Rare is the economist these days who doesn't have an ax to grind, but Edward F. Denison - now a senior fellow at the Brookings Institution - is probably one of them. Denison fits the image of the detached, even remote, academic. He has spent much of his professional life poring over economic charts, trying to understand why some nations prosper more than others. Denison's research isn't cocktail conversation substantiated by a few selective statistics and anecdotes.

His latest study is no exception. It abounds with numbers and tables. An unkind reader might even call it deadly dull. But, beyond the heavy text, his subject is neither dull nor irrelevant: it's our standard of living.

In brief, Denison finds fresh evidence that we've entered a period of slower economic growth, making it increasingly difficult to achieve higher material living standards. What depresses growth prospects, according to his data, is the snowballing cost of government pollution and safety requirements.

The implications of this are enormous. His conclusion raises the possibility of heightened social and class tensions as groups struggle for a larger part of a more slowing growing pie. And, quite obviously, his report may also provide intellectual ammunition for the backlash against government regulation and environmentalism, making them the chief villains in the growth slowdown.

That Denison found such a growth penalty is not itself surprising. Most economists would have expected as much. After all, investments and operating expenses incurred to comply with pollution and safety regulations don't produce "output" in the conventional sense. They don't result in more Big Macs or skateboards or microwave ovens. Likewise, higher spending on security guards or surveillance devices to combat rising crime - another trend that Denison includes in his study - doesn't contribute to "output".

The surprise is the magnitude of the impact. According to Denison's calculations, published in the latest issue of the Commerce Department's Survey of Current Business, the combined impact of pollution and safety regulations plus crime spending has a dramatice effect on the economy's productivity, reducing potential gains by one-fourth to one-fifth.
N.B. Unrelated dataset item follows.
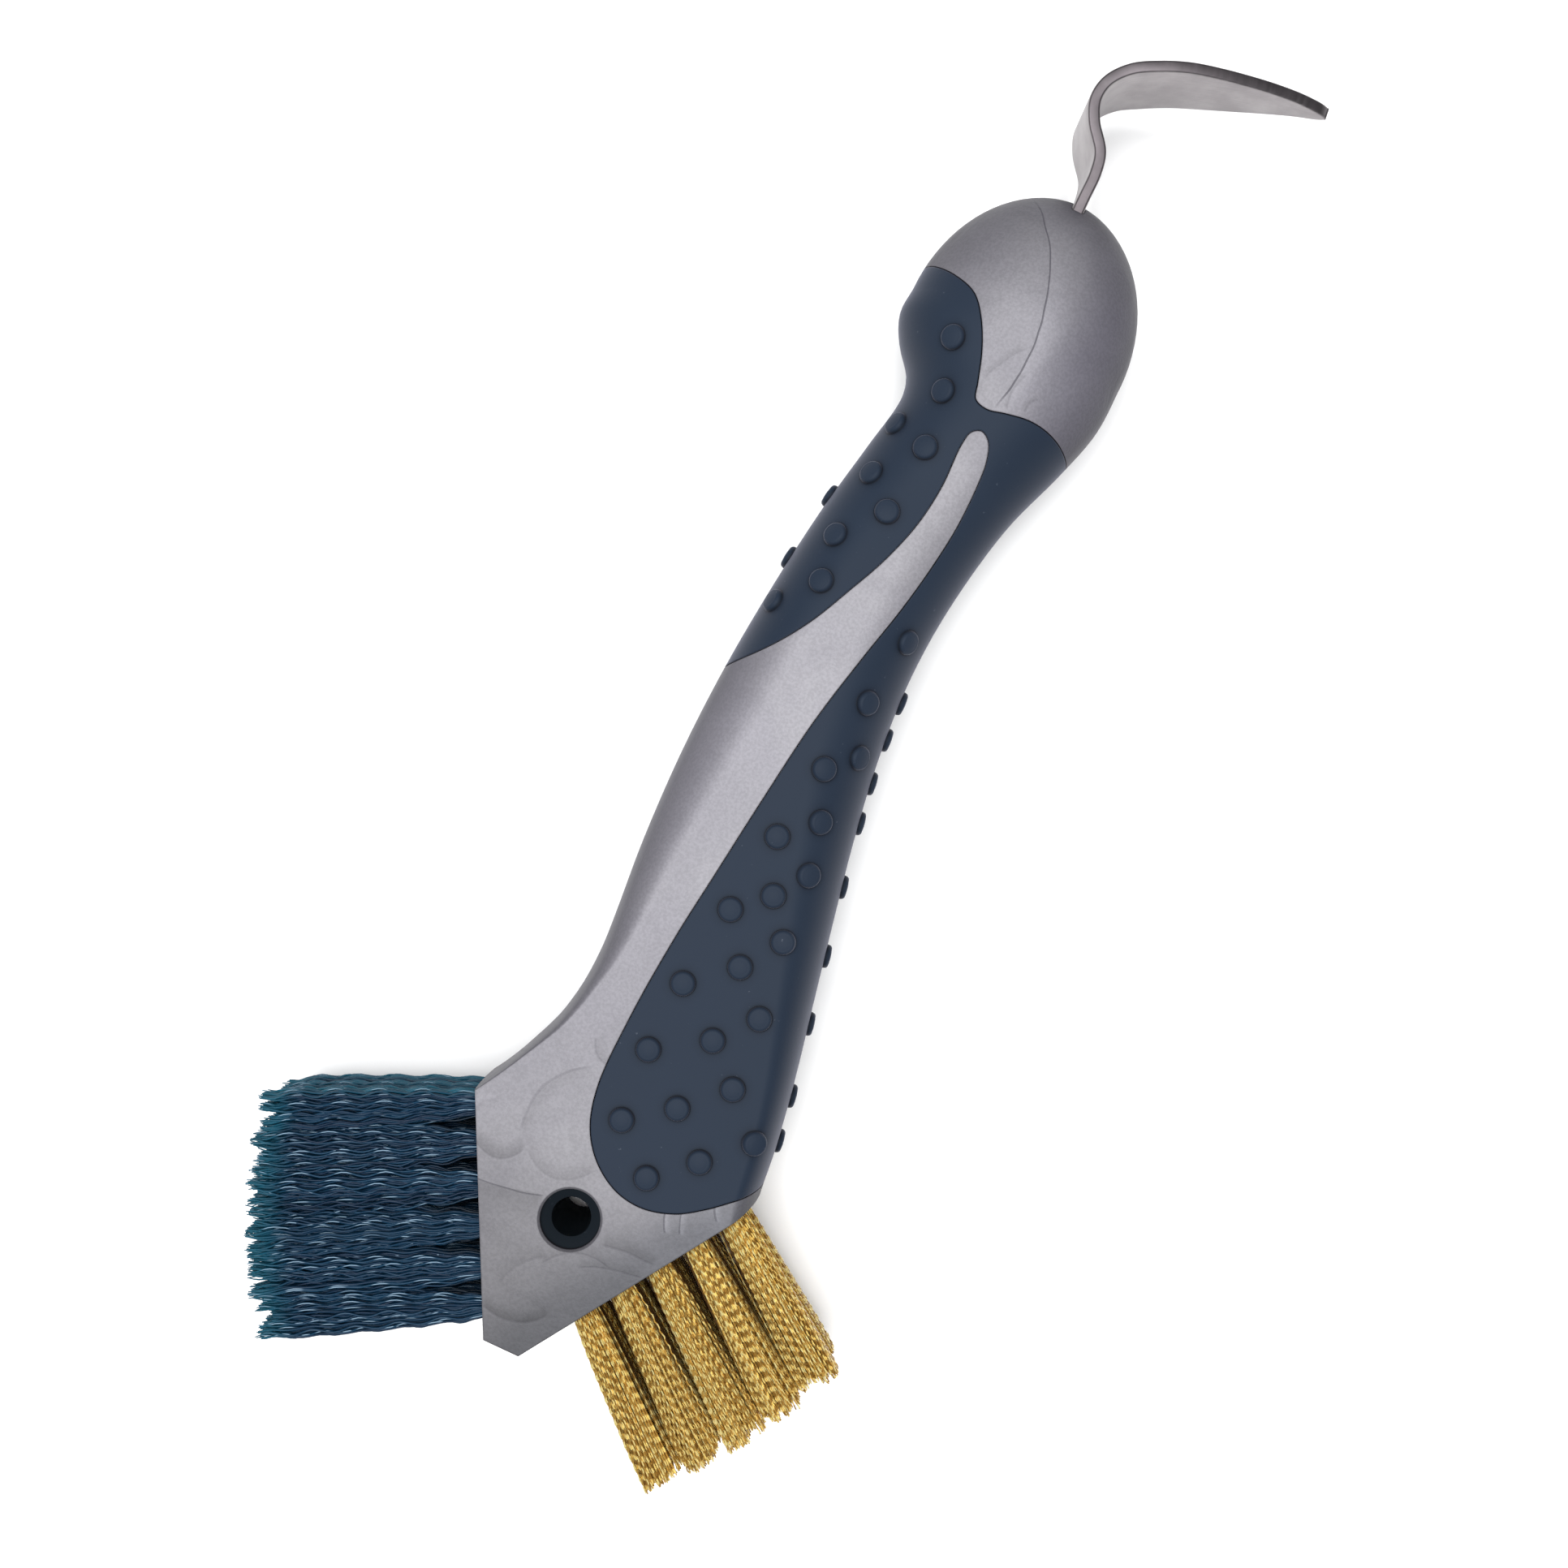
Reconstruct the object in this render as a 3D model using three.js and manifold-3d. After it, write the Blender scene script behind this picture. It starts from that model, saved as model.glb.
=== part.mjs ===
// Hoof pick: a moulded handle with a steel pick at one end, and a nylon and a brass brush at the other.
// It lies on its side. Units are millimetres, and +Z is up.
//
// The design frame has its origin at the hang hole's centre, half way through the handle's thickness.
// +Y runs along the handle towards the pick, and +X is the side that the pick points to.
// The whole is moved once, at the end, so that the exported origin is the bottom centre of its box.

import * as THREE from "three";
import { mergeVertices } from "three/addons/utils/BufferGeometryUtils.js";
import Module from "manifold-3d";

const wasm = await Module();
wasm.setup();

// ---------------------------------------------------------------- driving dimensions

const GAP = 0.3; // clearance between neighbouring solids
const REACH = 60; // how far an upright cutting tool runs past the handle
const PAST_FACE = 1; // how far a tool that cuts a hole runs past the face that it starts from

// The handle's section is a slab with elliptical sides. Each list holds [y, value] stations.
const LEFT_EDGE = [
  [-26, -30], [0, -30], [8, -23.4], [11.2, -20.85], [15.2, -18.55], [18.6, -16.95], [24.4, -14.6],
  [28.3, -13.65], [32, -13.15], [37, -13], [42, -13.3], [54, -14.25], [68, -14.6], [82, -14.1],
  [96, -12.8], [110, -10.9], [122, -8.6], [130, -7.1], [134, -7.9], [138, -10.9], [142, -12.7],
  [146, -12.45],
];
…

Productivity, of course, is one of those ambiguous concepts that everyone favors but no one understands. In its simplest terms, it represent our ability to get more out of what we've got (land, machines and people); it means a worker can produce six widgets in an hour instead of five. Ultimately, rising productivity creates more goods for consumption or more time for leisure. Since World War II, for example, the average work week has declined about three hours. If we can't increase productivity, we either have to work longer and harder, or enjoy less - or, at any rate, spend less and consume less.
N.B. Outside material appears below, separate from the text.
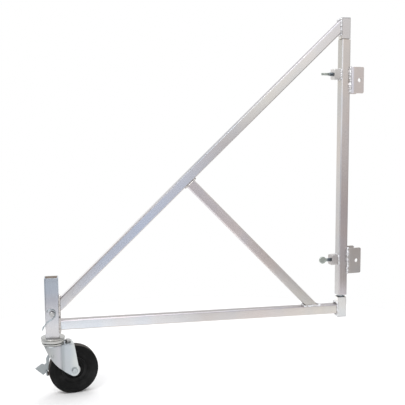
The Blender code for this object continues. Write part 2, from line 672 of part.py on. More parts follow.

More disturbing, Denison's report comes against a backdrop of already declining productivity. Through most of the postwar period until the late 1960s, productivity was growing about 2.5 percent annually, but, in the past decade or so, it's been growing at about 2 percent or less.

Economists have been mystified by this shift. They have attributed it to a variety of causes: an end of rural-to-city migration, which meant the transfer of workers from relatively unproductive farm jobs to more productive factory jobs; a flood of younger, potentially less productive workers into the job market; and economic slow downs and recessions that have depressed new investment. Some of the loss may even reflect the effect that Denison attempts to measure, though he believes that impact assumes importance only in the mid-1970s.
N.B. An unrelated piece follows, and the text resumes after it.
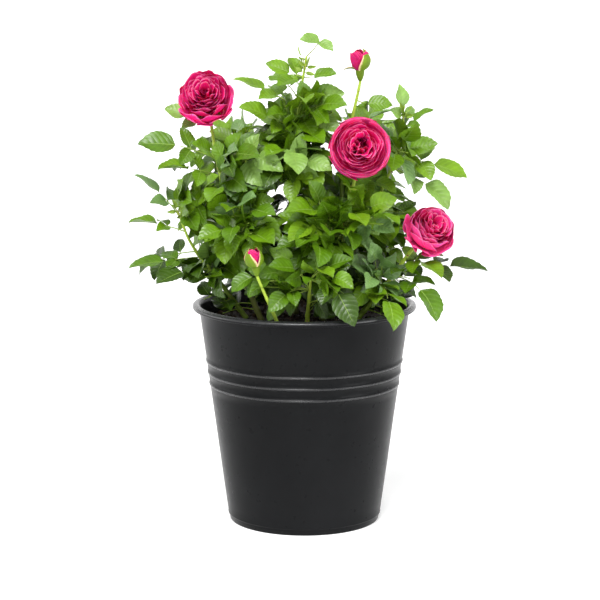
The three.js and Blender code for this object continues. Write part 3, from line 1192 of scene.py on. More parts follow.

Because economists can't figure out what's going on, it's hard to guess at the future growth in productivity. But a plausible - though pessimistic - outlook might put maximum growth in productivity at only 1.5 percent annually, whiich is less than two-thirds of the historic postwar rate.

Against that background, Denison's report may well be used to contend that higher living standards and greater environmental control - control over pollution, the work-place and (although he does not study it) product safety and reliability - are inevitably at odds. If so, it will be used wrongly.

The conflict exists, but it is hardly that simple. Three caveats are worth noting.

First, part of the conflict involves semantics and statistics: how we define "economic growth" and the distinction between it and our "standard of living." Government regulation may, in fact, produce tangible benefits that enhance living standards; less air and water pollution, longer life expectancy, better health and higher quality products. But these benefits are often slow in coming, their magnitude is difficult to value and, as a practical matter, they don't get counted as part of gross national product (GNP).

Second, slower productivity gains do not inevitably mean a correspondingly slower increase in material living standards. More than a few commentators already have speculated that many families may be compensating by working harder (two wage earners instead of one) or having fewer children. In effect, they have decided to keep more of less for themselves.

And, finally, whatever the economy's "potential" growth capacity - and Denison emphasizes that his findings are tentative - it's clear that we are having trouble reaching even that. Sustained slow growth would be a lot better than the stop-go of the last decade. One possible way to improve productivity is to increase investment, but today's uncertainties have not created much of an investment climate.

Everyone knows the old cliche: there is no such thing as a free lunch. The problem is deciding how much the meal costs, who pays for it, and whether it's worth the price. Denison's report simply poses the question anew: how much do we want to trade the intangible benefits of regulation for old-fashioned consumption and materialism?